Quand la Macronie autorise les interdictions de manifester, il s’agit de « garantir le droit de manifester »…

Sébastien Fontenelle  • 6 février 2019 abonné·es
Le gouvernement (effrontément)
© crédit photo : LUDOVIC MARIN / AFP

D****ans le règne politique (1), la pratique du mensonge peut mener au pire – quand par exemple un gouvernement en use de manière si continue que les mots s’en trouvent complètement vidés de leur signification et que l’idée même de la vérité s’en trouve finalement abolie (2).
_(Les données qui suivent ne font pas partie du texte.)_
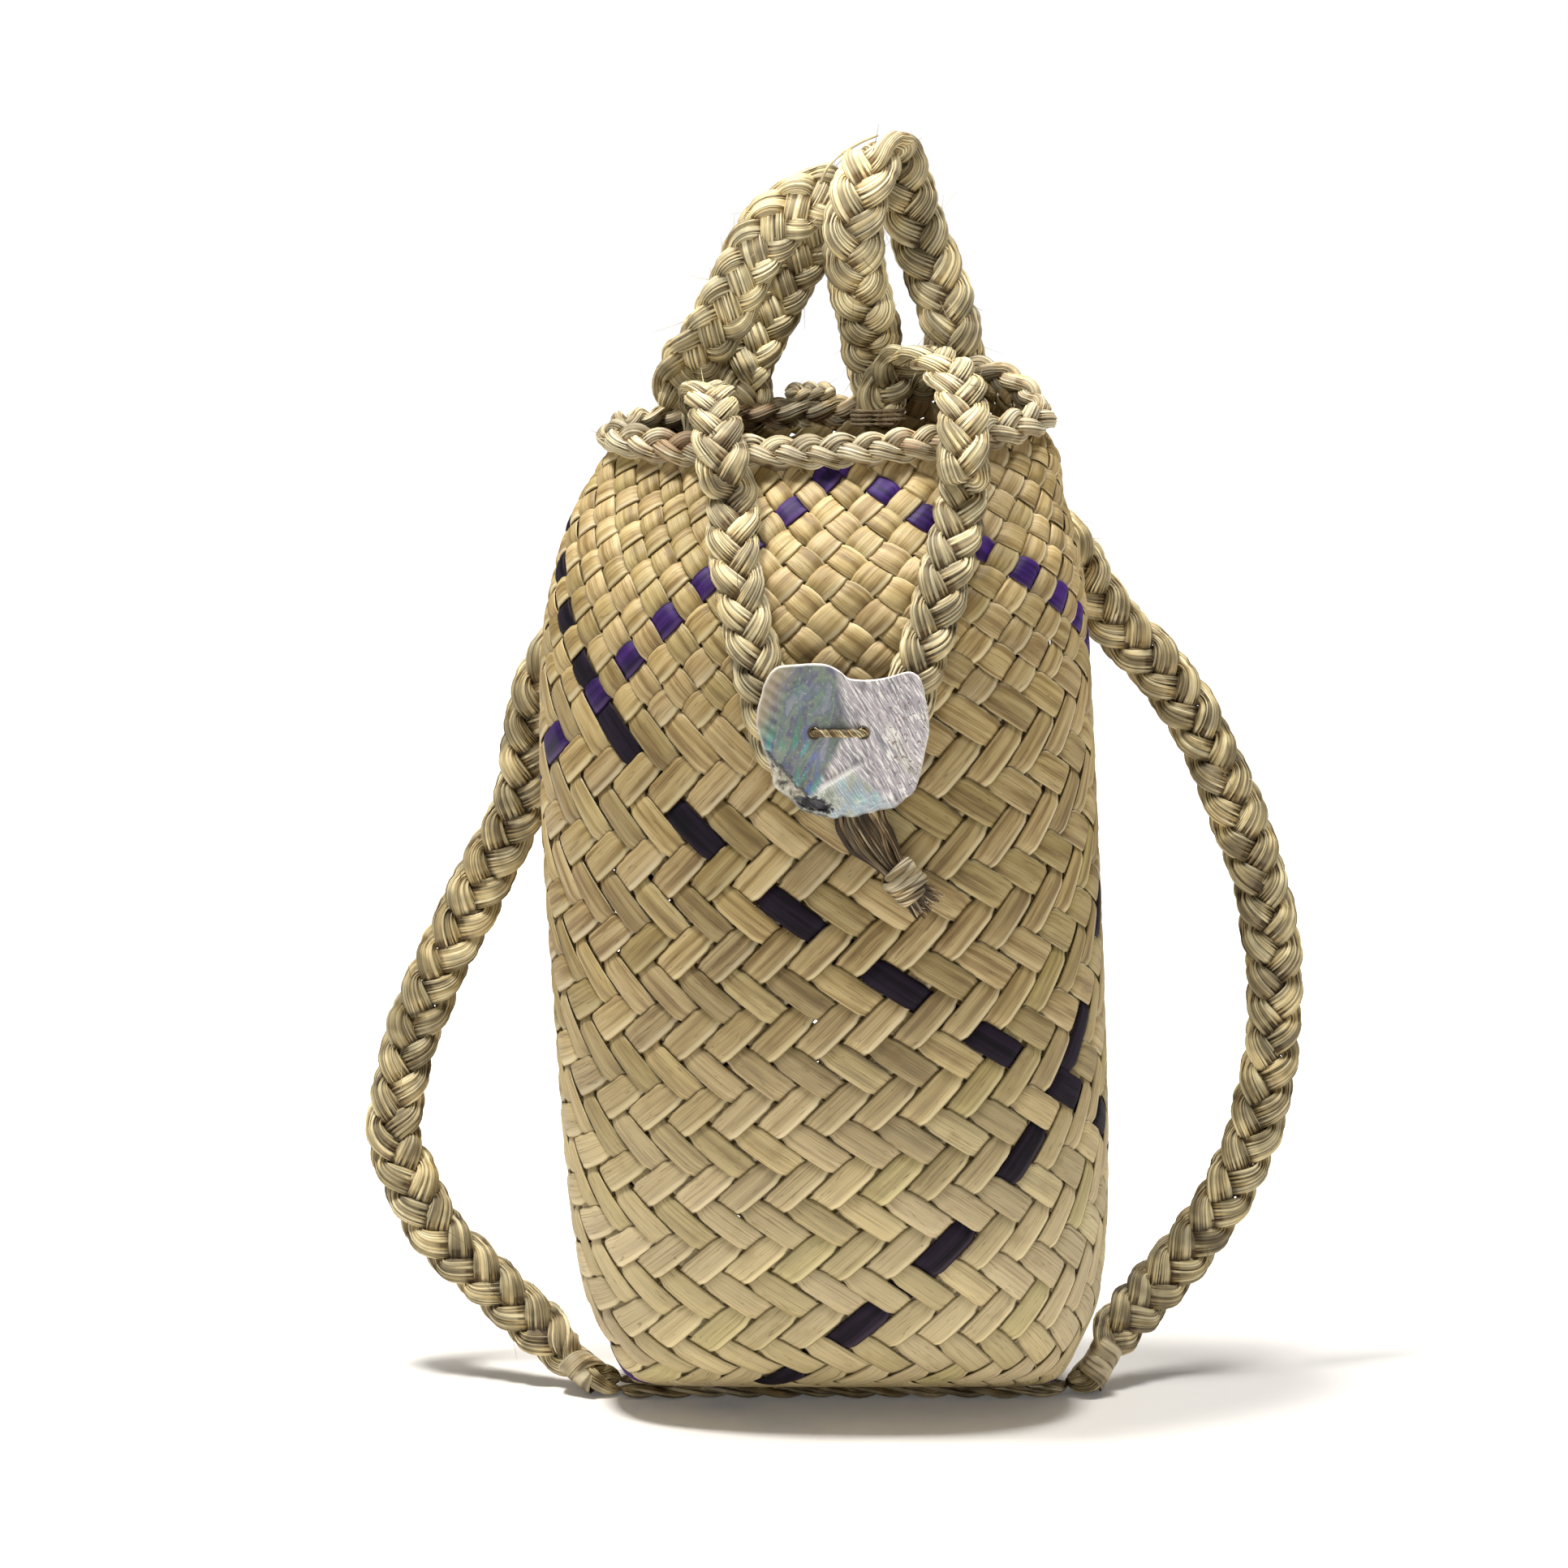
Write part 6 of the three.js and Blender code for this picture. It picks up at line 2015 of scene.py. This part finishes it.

Pour plus de détails, relire 1984 : dans la cauchemardesque tyrannie policière imaginée par George Orwell, cette destruction du langage a été, comme on sait, si bien parachevée que « l’esclavage » y est « la liberté » ; et « la guerre », « la paix ». Puis, pour prendre l’exacte mesure de ce qui est à l’œuvre dans la France de 2019 : se pencher sur quelques récentes déclarations de certain·e·s des ministres dont se sont équipés MM. Macron et Philippe. Comme Frédérique Vidal, qui est à l’Enseignement supérieur. Ou le sidérant Christophe Castaner, qui est à l’Intérieur.

La semaine dernière, en effet – deux mois et demi après l’annonce gouvernementale, faite en novembre 2018, d’une augmentation de près de 1 500 % (tout de même) des droits d’inscription dans les universités françaises dont les étudiant·e·s « ne résidant pas dans l’espace économique européen » doivent s’acquitter –, la première a très sérieusement soutenu que « jamais un gouvernement n’avait » pareillement « fait de l’accueil des étudiants internationaux une priorité ».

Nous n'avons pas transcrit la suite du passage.